> WRITTEN EXERCISE:
Lift out, unaltered, the lines of the material below between the line holding "top_shell();" and the line holding "for member in", counting both.

> DATASET EXTRACT:
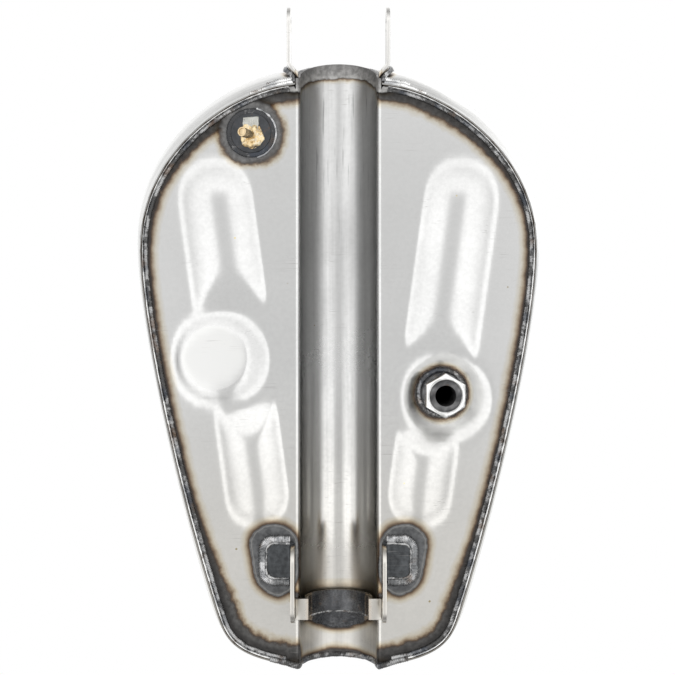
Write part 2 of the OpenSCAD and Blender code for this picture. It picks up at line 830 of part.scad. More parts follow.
// End of the stub, its knee, top of the riser, and a mouth under the summit
vent_route = [
    vent_stub_end,
    [-vent_tube_x, vent_tube_y, vent_bend_z],
    [-vent_tube_x, vent_tube_y, 0.42 * body_height],
    [-20, summit_y - 42, body_height - 15]
];

// A rod along the route, with a knuckle at each knee. longer carries both ends on.
module rod_along(route, r, longer) {
    knuckle = 0.08;
    last = len(route) - 2;
    for (i = [0:last]) {
        leg = route[i + 1] - route[i];
        before = i == 0 ? longer : 0;
        after = i == last ? longer : 0;
        translate(route[i]) rotate([0, acos(leg.z / norm(leg)), atan2(leg.y, leg.x)])
            translate([0, 0, -before]) cylinder(r = r, h = norm(leg) + before + after, $fn = 24);
    }
    for (i = [1:last]) translate(route[i]) sphere(r = r + knuckle, $fn = 24);
}

module vent_plate() {
    color(mill_scale) in_frame() translate([-vent_x, vent_y, -sheet]) difference() {
        cylinder(d = vent_plate_d, h = sheet);
        translate([vent_x - vent_tube_x, vent_tube_y - vent_y, -1]) cylinder(d = vent_d + 2 * fit, h = sheet + 2);
    }
}

module vent_plate_weld() {
    leg = 2.6;
    color(weld) in_frame() translate([-vent_x, vent_y, 0]) rotate_extrude()
        polygon([[vent_plate_d / 2, 0], [vent_plate_d / 2 + leg, 0], [vent_plate_d / 2, -sheet]]);
}

module vent_tube() {
    color(brass) in_frame() difference() {
        rod_along(vent_route, vent_d / 2, 0);
        rod_along(vent_route, vent_bore / 2, 1);
    }
}

// Ring of braze between the vent tube and its plate
module vent_tube_braze() {
    color(braze_gold) in_frame() translate([-vent_tube_x, vent_tube_y, -sheet - braze_height]) difference() {
        cylinder(r1 = vent_d / 2 + 1, r2 = vent_d / 2 + 4, h = braze_height);
        translate([0, 0, -1]) cylinder(d = vent_d + 2 * fit, h = braze_height + 2);
    }
}

// Push-in plug that keeps the end of the vent tube clean until its hose is fitted
module vent_tube_plug() {
    plug_length = 5;
    color(brass) in_frame() translate(vent_stub_end) rotate([0, vent_lean, 0])
        translate([0, 0, 0.6]) cylinder(d = vent_bore - fit, h = plug_length, $fn = 24);
}

// ---------------------------------------------------------------- filler

neck_top = filler_seat_z + neck_rise;

module at_filler(z) {
    translate([0, summit_y, z]) children();
}

module filler_neck() {
    color(bright_steel) in_frame() at_filler(filler_seat_z - neck_depth) difference() {
        cylinder(r = neck_radius, h = neck_depth + neck_rise);
        translate([0, 0, -1]) cylinder(d = filler_bore, h = neck_depth + neck_rise + 2);
    }
}

module filler_neck_weld() {
    leg = 3;
    color(weld) in_frame() at_filler(filler_seat_z) rotate_extrude()
        polygon([[neck_radius, 0], [neck_radius + leg, 0], [neck_radius, leg]]);
}

// ---------------------------------------------------------------- cap

gasket_top = neck_top + gasket_height;
plug_wall = 3;
plug_depth = 13;
thread_depth = 1.2;    // the plug's thread stands this far out from its core
disc_height = 4;       // of the plug's top disc
cover_wall = 1.6;
crimp = 1.2;           // of the cover's rim, folded under the plug's disc

module cap_gasket() {
    color(rubber) in_frame() at_filler(neck_top) difference() {
        cylinder(r = neck_radius, h = gasket_height);
        translate([0, 0, -1]) cylinder(d = filler_bore, h = gasket_height + 2);
    }
}

module cap_plug() {
    core_r = filler_bore / 2 - run_gap - thread_depth;
    color(dark_plastic) in_frame() at_filler(gasket_top) difference() {
        union() {
            cylinder(r = cap_d / 2 - cover_wall - fit, h = disc_height);
            translate([0, 0, -plug_depth]) cylinder(r = core_r, h = plug_depth);
        }
        translate([0, 0, -plug_depth - 1]) cylinder(r = core_r - plug_wall, h = plug_depth + 2);
    }
}

// Half section of the cap's outer surface as [r, z], drawn in by inset
module cap_profile(inset) {
    round_r = 6;
    shoulder_z = cap_height - round_r - 3;
    dome_r = cap_d * 0.95;
    r = cap_d / 2 - inset;
    intersection() {
        union() {
            square([r, shoulder_z]);
            square([r - round_r, cap_height]);
            translate([r - round_r, shoulder_z]) circle(r = round_r);
        }
        translate([0, cap_height - inset - dome_r]) circle(r = dome_r, $fn = 96);
        square([r, cap_height]);
    }
}

// Chromed cover with finger flutes, crimped round the plug's disc
module cap_cover() {
    flute_r = 5;
    color(chrome) in_frame() at_filler(gasket_top) difference() {
        union() {
            rotate_extrude() cap_profile(0);
            translate([0, 0, -crimp]) cylinder(d = cap_d, h = crimp + 0.01);
        }
        rotate_extrude() difference() {
            cap_profile(cover_wall);
            translate([0, -far]) square([far, far]);
        }
        translate([0, 0, -crimp - 1]) cylinder(r = neck_radius + 1, h = crimp + 2);
        for (k = [0:cap_flutes - 1])
            rotate(360 * k / cap_flutes) translate([cap_d / 2 + flute_r - 1, 0, -far / 8])
                cylinder(r = flute_r, h = far, $fn = 24);
    }
}

top_shell();
bottom_pan();
seam_weld_left();
seam_weld_right();
tunnel_weld_front();
tunnel_weld_rear();
front_ear_left();
front_ear_right();
front_ear_weld_left();
front_ear_weld_right();
rear_bracket_left();
rear_bracket_right();
rear_bracket_weld_left();
rear_bracket_weld_right();
rear_saddle_strap();
saddle_strap_weld();
outlet_bung();
outlet_bung_weld();
outlet_union_nut();
vent_plate();
vent_plate_weld();
vent_tube();
vent_tube_braze();
vent_tube_plug();
filler_neck();
filler_neck_weld();
cap_gasket();
cap_plug();
cap_cover();
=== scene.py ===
# %% [markdown]
# # A bare steel fuel tank, finished in Blender
#
# The tank's construction already exists as an exact CAD model. This lesson loads it and gives it
# the skin that a real one has: a pressed floor with soft creases, weld beads with heat colours
# round them, a turned and milled outlet, and a chromed cap. Every length is in metres, in the
# frame of the CAD model: X to the rider's left, Y to the rear and Z up.

import json
import math

import bmesh
import bpy
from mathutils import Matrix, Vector
from mathutils.bvhtree import BVHTree
from mathutils.geometry import interpolate_bezier

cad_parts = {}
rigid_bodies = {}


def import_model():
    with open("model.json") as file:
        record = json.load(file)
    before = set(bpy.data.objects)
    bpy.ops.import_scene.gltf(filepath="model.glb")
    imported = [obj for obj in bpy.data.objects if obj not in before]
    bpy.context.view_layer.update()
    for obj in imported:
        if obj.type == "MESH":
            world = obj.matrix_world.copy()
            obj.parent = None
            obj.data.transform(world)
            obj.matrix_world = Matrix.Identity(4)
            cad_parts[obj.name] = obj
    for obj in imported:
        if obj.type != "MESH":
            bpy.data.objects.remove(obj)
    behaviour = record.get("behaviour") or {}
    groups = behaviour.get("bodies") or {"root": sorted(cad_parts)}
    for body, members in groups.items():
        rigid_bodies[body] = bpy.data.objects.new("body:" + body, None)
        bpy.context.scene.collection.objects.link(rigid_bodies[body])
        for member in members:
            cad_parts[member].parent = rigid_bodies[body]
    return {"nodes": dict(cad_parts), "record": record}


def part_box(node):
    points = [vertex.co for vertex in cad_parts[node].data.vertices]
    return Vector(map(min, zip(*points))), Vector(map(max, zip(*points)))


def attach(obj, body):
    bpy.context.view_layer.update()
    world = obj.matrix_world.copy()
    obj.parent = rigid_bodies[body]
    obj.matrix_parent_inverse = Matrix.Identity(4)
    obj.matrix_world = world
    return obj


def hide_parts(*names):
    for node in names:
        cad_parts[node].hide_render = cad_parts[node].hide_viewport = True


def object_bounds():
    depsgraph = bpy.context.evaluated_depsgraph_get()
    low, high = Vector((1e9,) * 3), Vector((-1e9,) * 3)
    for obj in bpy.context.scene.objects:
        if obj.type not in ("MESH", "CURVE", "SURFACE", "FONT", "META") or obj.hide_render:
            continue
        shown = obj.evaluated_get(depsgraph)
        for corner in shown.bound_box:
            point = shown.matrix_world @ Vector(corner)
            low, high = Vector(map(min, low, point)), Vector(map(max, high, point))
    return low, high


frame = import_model()
nodes = frame["nodes"]
cad_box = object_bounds()

MM = 0.001
TAIL = 424.0        # length of the floor, in millimetres from the tunnel's mouth
floor_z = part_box("vent_plate")[1].z                 # the flat underside of the floor
mouth_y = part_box("bottom_pan")[1].y - TAIL * MM     # the tunnel's mouth
print("tank is", [round(v / MM) for v in cad_box[1] - cad_box[0]], "mm over all")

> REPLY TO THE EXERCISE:
top_shell();
bottom_pan();
seam_weld_left();
seam_weld_right();
tunnel_weld_front();
tunnel_weld_rear();
front_ear_left();
front_ear_right();
front_ear_weld_left();
front_ear_weld_right();
rear_bracket_left();
rear_bracket_right();
rear_bracket_weld_left();
rear_bracket_weld_right();
rear_saddle_strap();
saddle_strap_weld();
outlet_bung();
outlet_bung_weld();
outlet_union_nut();
vent_plate();
vent_plate_weld();
vent_tube();
vent_tube_braze();
vent_tube_plug();
filler_neck();
filler_neck_weld();
cap_gasket();
cap_plug();
cap_cover();
=== scene.py ===
# %% [markdown]
# # A bare steel fuel tank, finished in Blender
#
# The tank's construction already exists as an exact CAD model. This lesson loads it and gives it
# the skin that a real one has: a pressed floor with soft creases, weld beads with heat colours
# round them, a turned and milled outlet, and a chromed cap. Every length is in metres, in the
# frame of the CAD model: X to the rider's left, Y to the rear and Z up.

import json
import math

import bmesh
import bpy
from mathutils import Matrix, Vector
from mathutils.bvhtree import BVHTree
from mathutils.geometry import interpolate_bezier

cad_parts = {}
rigid_bodies = {}


def import_model():
    with open("model.json") as file:
        record = json.load(file)
    before = set(bpy.data.objects)
    bpy.ops.import_scene.gltf(filepath="model.glb")
    imported = [obj for obj in bpy.data.objects if obj not in before]
    bpy.context.view_layer.update()
    for obj in imported:
        if obj.type == "MESH":
            world = obj.matrix_world.copy()
            obj.parent = None
            obj.data.transform(world)
            obj.matrix_world = Matrix.Identity(4)
            cad_parts[obj.name] = obj
    for obj in imported:
        if obj.type != "MESH":
            bpy.data.objects.remove(obj)
    behaviour = record.get("behaviour") or {}
    groups = behaviour.get("bodies") or {"root": sorted(cad_parts)}
    for body, members in groups.items():
        rigid_bodies[body] = bpy.data.objects.new("body:" + body, None)
        bpy.context.scene.collection.objects.link(rigid_bodies[body])
        for member in members:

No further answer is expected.